I have an array with numbers.

var myArray = [1, 2, 3, 5, 8, 9, 10];

and I'd like to group them into a string with a from~to format until the next value is not continuous with the previous value, like the following example.

var outputArray = ["1~3", "5", "8~10"];

How to do that?

Answer 1

For typescript, this function takes a sorted array of numbers and groups them into a single string.

function convertNumberArrayToRangeString(numbers: number[]): string {
    const delimiter = '~';
    return numbers
      .reduce((accumulator: string, currentValue: number, index: number, array: number[]) => {
        if (index > 0 && array[index - 1] + 1 !== currentValue) {
            if (index > 2 && array[index - 1] - array[index - 2] === 1) {
              accumulator +=  delimiter + array[index - 1].toString();
            }
            accumulator += ',' + currentValue.toString();
        } else if (index === 0 || index === array.length - 1) { // first or last
          if (array[index - 1] === currentValue - 1) {
            accumulator +=  delimiter;
          } else if (index > 0) {
            accumulator +=  ',';
          }
          accumulator += currentValue.toString();
        } 
        return accumulator;
      }, '');
  }

const list = [1, 2, 3, 6, 7, 8]; // sorted unique list
const groupedList = convertNumberArrayToRangeString(list);
console.log(groupedList);

Output> "1~3,6~8"

Answer 2

Click here for CodePen (or a Chinese（中文）version).

Basically just create a lastValue variable, and iterating the array. If the currentValue - 1 equals the lastValue then it's a continuous number. Create a new group once the condition failed.

In the final you just merge the groups with a string.

var newArray = [];
var tempArray = []; 
var oldArray = [1, 2, 3, 5, 8, 9, 10];
var lastValue = null;

oldArray.forEach(value => {
  if (lastValue != value - 1 || lastValue === null) {
    tempArray.push([value, value]);
  } else {
    tempArray[tempArray.length - 1][1] = value;
  }
  lastValue = value;
});

tempArray.forEach(value => {
  if (value[0] === value[1]) {
    newArray.push(value[0].toString());
  } else {
    newArray.push(value.join("~"));
  }
});

// OUTPUS: (3) ["1~3", "5", "8~10"]
document.write(JSON.stringify(newArray));

Answer 3

You can do this with Array.reduce() followed by Array.map():

const nums = [1, 2, 3, 5, 8, 9, 10]

const res = nums.reduce((acc, cur, idx, arr) => {
    if (idx === 0 || cur - 1 > arr[idx - 1]) {
        acc.push([cur])
    } else {
        acc[acc.length - 1].push(cur)
    }
    return acc
}, []).map(cur => cur.length > 1 ? cur.shift() + "~" + cur.pop() : cur[0])

console.log(res)

Answer 4

Go thru only one time all elements.

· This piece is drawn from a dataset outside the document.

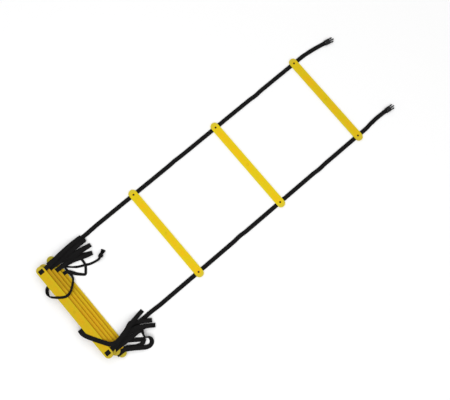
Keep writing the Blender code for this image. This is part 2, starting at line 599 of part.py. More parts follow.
def build():
    clear_scene()
    yellow = make_material("rung_yellow", (0.78, 0.55, 0.02), 0.42)
    black = make_material("webbing_black", (0.012, 0.011, 0.012), 0.85)
    grey = make_material("buckle_black", (0.02, 0.02, 0.021), 0.45)

    # The ladder's frame stands so that the middle of its rigid pieces' box is the origin
    pile_left = min(x for x, _ in pile_offsets) - half_width
    level_end = rung_places[2] + half_width + tail_travel + fit_gap
    forward = buckle_base_length - bar_diameter / 2 + guide_length
    tips = []
    for headings in (left_tail_headings, right_tail_headings):
        dx, _, turn = tail_frame(headings, tail_length)
        tips.append(level_end + dx + forward * math.cos(turn))
    pile_low_end = min(y for _, y in pile_offsets) - rung_length / 2
    pile_high_end = rung_length / 2
    centre_x = (pile_left + max(tips)) / 2
    centre_y = (pile_low_end + pile_high_end) / 2
    ladder = bpy.data.objects.new("ladder", None)
    ladder.location = (-centre_x, -centre_y, 0)
    bpy.context.scene.collection.objects.link(ladder)
    base = (ladder, (0, 0, 0))
    fold_places = [(fold_1_place, 0, pile_fold_height), (fold_2_place, 0, under_fold_height),
                   (fold_3_place, 0, over_fold_height)]
    spans = []
    for number, place in enumerate(fold_places, 1):
        empty = add_empty("fold_%d_axis" % number, place, ladder, (0, 0, 0))
        spans.append((empty, place))

    slat = rung_mesh(yellow)
    for number, (x, y) in enumerate(pile_offsets, 1):
        bottom = (number - 1) * layer_height
        if number == 1:
            add_object("piled_rung_1", slat, base, (x, y, bottom))
        else:
            # the gathered rungs lie with their slotted side up
            add_object("piled_rung_%d" % number, slat, base, (x, y, bottom + rung_thickness),
                       (0, math.pi, 0))
    for number, x in enumerate(rung_places, 1):
        add_object("rung_%d" % number, slat, spans[number - 1], (x, 0, 0))

    body_mesh, arm_meshes, front = buckle_meshes(grey)
    for word, side, headings in (("left", 1, left_tail_headings), ("right", -1, right_tail_headings)):
        y = half_gauge * side
        cuts = [fit_gap / 2, fold_1_place, fold_2_place, fold_3_place]
        names = ["pile_span", "rung_1_span", "rung_2_span"]
        for i, part_name in enumerate(names):
            name = "strap_%s_%s" % (word, part_name)
            x_start = cuts[i] if i == 0 else cuts[i] + fit_gap / 2
            route = straight_route(x_start, cuts[i + 1] - fit_gap / 2, y)
            holder = base if i == 0 else spans[i - 1]
            mesh = ribbon_mesh(name, route, strap_width, strap_thickness, black)
            add_object(name, mesh, holder)
        route, level_end, bar_height = tail_route(side, headings)
        name = "strap_%s_tail_span" % word
        add_object(name, ribbon_mesh(name, route, strap_width, strap_thickness, black), spans[2])
        dx, dy, turn = tail_frame(headings, tail_length)
        bar_place = (level_end + dx, y + dy, bar_height)
        add_object("buckle_%s_body" % word, body_mesh, spans[2], bar_place, (0, 0, turn))
        for arm, arm_side in (("outer", side), ("inner", -side)):
            along = front + arm_root_gap
            off = arm_half_spread * arm_root_share * arm_side
            place = (bar_place[0] + along * math.cos(turn) - off * math.sin(turn),
                     bar_place[1] + along * math.sin(turn) + off * math.cos(turn), bar_height)
            name = "buckle_%s_%s_arm" % (word, arm)
            add_object(name, arm_meshes[arm_side], spans[2], place, (0, 0, turn))

    for name, route in loop_routes.items():
        side = 1 if name.startswith("loop_left") else -1
        mesh = ribbon_mesh(name, beside_strap(route, side), strap_width, strap_thickness, black)
        add_object(name, mesh, base)
        print(name, "length", round(route_length(route), 4))
    binding = beside_strap(binding_route, -1)
    tape = beside_strap(tape_route, 1)
    knot_x, knot_y, knot_z = knot_place
    knot_spot = (knot_x, knot_y + half_gauge, knot_z)
    add_object("binding_strap", ribbon_mesh("binding_strap", binding, strap_width,
                                            strap_thickness, black), base)
    add_object("tie_tape", ribbon_mesh("tie_tape", tape, tape_width, tape_thickness, black), base)
    add_object("tie_knot", knot_mesh(black), base, knot_spot, (0, 0, knot_angle))
    print("binding_strap length", round(route_length(binding), 4))
    print("tie_tape length", round(route_length(tape), 4))
    bpy.context.view_layer.update()


build()
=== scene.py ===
import math
import bpy
import bmesh
from mathutils import Matrix, Vector


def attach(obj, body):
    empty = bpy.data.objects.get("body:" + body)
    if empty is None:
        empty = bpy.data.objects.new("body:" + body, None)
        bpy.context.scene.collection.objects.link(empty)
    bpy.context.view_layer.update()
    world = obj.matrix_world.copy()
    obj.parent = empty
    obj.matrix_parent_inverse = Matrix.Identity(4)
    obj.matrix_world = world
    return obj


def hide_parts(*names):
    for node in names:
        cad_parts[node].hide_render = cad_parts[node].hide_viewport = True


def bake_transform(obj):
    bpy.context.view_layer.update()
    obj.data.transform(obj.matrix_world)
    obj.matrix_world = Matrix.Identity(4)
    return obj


# Agility ladder: webbing, ties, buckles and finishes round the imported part. Metres, +Z up.
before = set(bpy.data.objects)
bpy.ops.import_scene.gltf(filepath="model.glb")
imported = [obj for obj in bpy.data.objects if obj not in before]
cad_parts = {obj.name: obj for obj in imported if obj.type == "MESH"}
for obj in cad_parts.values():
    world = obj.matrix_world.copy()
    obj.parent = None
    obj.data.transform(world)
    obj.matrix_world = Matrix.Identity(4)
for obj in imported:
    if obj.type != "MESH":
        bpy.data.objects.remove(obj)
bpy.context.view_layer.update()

# where the ladder's own frame (middle of the lowest piled slat) stands in the row frame
ladder = {
    "pileX": -0.66163,
    "middleY": 0.019,
    "strapLine": 0.189,          # from the ladder's middle to each strap
    "slatX": (0.385, 0.79, 1.195),
    "slatHalfWidth": 0.016,
    "foldX": (0.1925, 0.5875, 0.9925),
    "sides": {"left": 1, "right": -1},
}

webbing = {
    "width": 0.0164,
    "thickness": 0.0014,
    "widths": [(0.0, 1.0)],      # the same width all along
    "tunnelHeight": 0.0019,      # middle of the webbing inside a slat
    "floorGap": 0.00005,
    "ringSpacing": 0.0022,
    "bendStep": 0.12,            # most that it turns from ring to ring, in radians
    "levelShare": 0.45,          # a band that stands steeper keeps the way across that it has
    "sideSmoothing": 8,
    "sharpFrom": 50.0,
    # a quarter of its section, from the edge, in shares of half the width and thickness
    "section": [(1.0, 0.0), (0.985, 0.55), (0.93, 0.9), (0.84, 1.0), (0.74, 0.95), (0.4, 0.97),
                (0.0, 1.0)],
}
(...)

Whenever there is pattern of numbers not in sequence, just put them in results array.

var myArray = [1, 2, 3, 5, 8, 9, 10];

let start = myArray[0];
let end = myArray[0];
const results = [];

for (let i = 1; i < myArray.length; i++) {
  if (myArray[i] === (end + 1)) {
    end = myArray[i];
  } else {
    results.push((start === end) ? `${start}` : `${start}~${end}`);
    start = myArray[i];
    end = myArray[i];
  }
}
results.push((start === end) ? `${start}` : `${start}~${end}`);

console.log(results);

Answer 5

You could take a slightly shorter approach by using the index to check if the first element needs an new array or if the value is not in order.

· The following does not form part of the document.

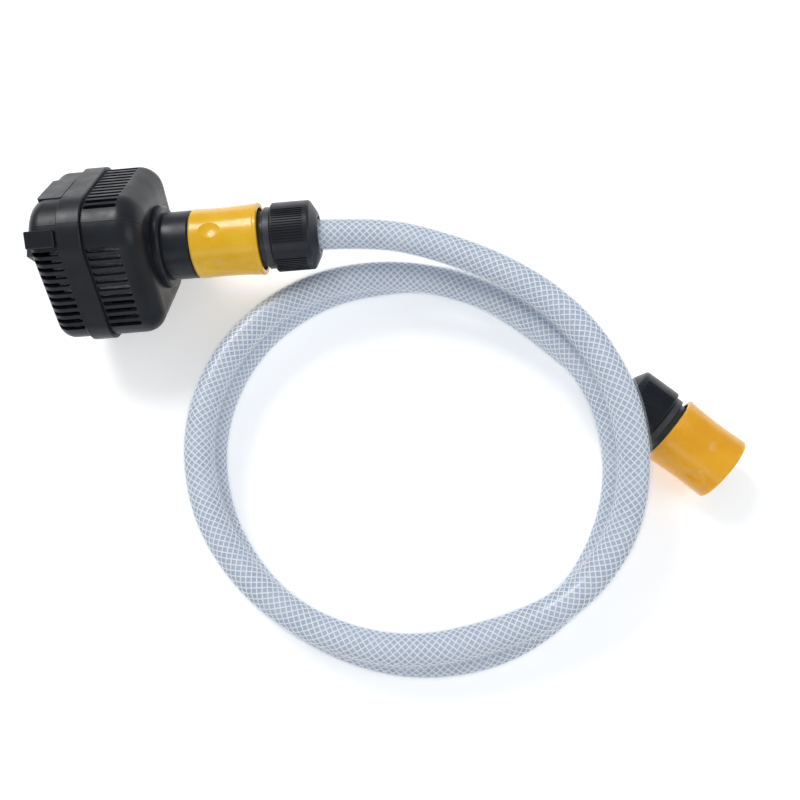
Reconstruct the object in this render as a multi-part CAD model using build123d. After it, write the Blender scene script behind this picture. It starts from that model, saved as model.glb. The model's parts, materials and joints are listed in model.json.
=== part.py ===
"""Suction strainer head on a clear braided hose with a push-fit connector at each end.

The strainer head and the first connector share one axis, which rises a little towards the hose.
The hose leaves that connector, makes two and a bit clockwise turns on the floor and ends in the
second connector, which lies free. +X runs along the head towards the hose, +Z is up, and the origin
is under the middle of the head and its connector.
"""
from build123d import *
from math import cos, pi, radians, sin, sqrt, tan
import os

# ---------------------------------------------------------------- driving dimensions, mm and degrees
HOSE_OD = 17.0
HOSE_ID = 12.7
HOSE_GAP = 0.1               # running clearance of the parts that slide along the hose

BAND_HALF = 35.0             # half the width across the flats of the raised band
BAND_SEAM_R = 23.0           # its corner radius at the seams, top and bottom
BAND_SIDE_R = 13.0           # its corner radius at the sides
BAND_WIDTH = 11.0
BAND_STEP = 1.8              # how far the casing lies inside the band
SEAM_STEP = 0.35             # how far the rear half of the band lies inside the front half
SEAM_GAP = 0.1               # each half stops this far short of the parting plane
WALL = 2.2
BLIND_X = -21.0              # closed end of the casing, from the band's middle
SHOULDER_X = 31.0            # hose end of the casing
BLIND_FILLET = 7.0
SHOULDER_FILLET = 10.5
CASE_HALF = BAND_HALF - BAND_STEP
CASE_SEAM_R = BAND_SEAM_R - BAND_STEP
CASE_SIDE_R = BAND_SIDE_R - BAND_STEP

SLOT_WIDTH = 2.2
SLOT_PITCH = 3.9
SLOT_LENGTH = 15.5
FRONT_SLOTS = 11
FRONT_SLOT_START = 13.0      # arc length from the seam to the first slot's middle
REAR_SLOTS = 12
REAR_SLOT_START = 8.0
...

For the second mapping, you could just join all elements.

function group(numbers) {
    return numbers
        .reduce((result, value, index, array) => {
            if (!index || array[index - 1] + 1 !== value) {
                result.push([value]);
            } else {
                result[result.length - 1][1] = value;
            }
            return result;
        }, [])
        .map(array => array.join('~'));
}

console.log(group([1, 2, 3, 5, 8, 9, 10]));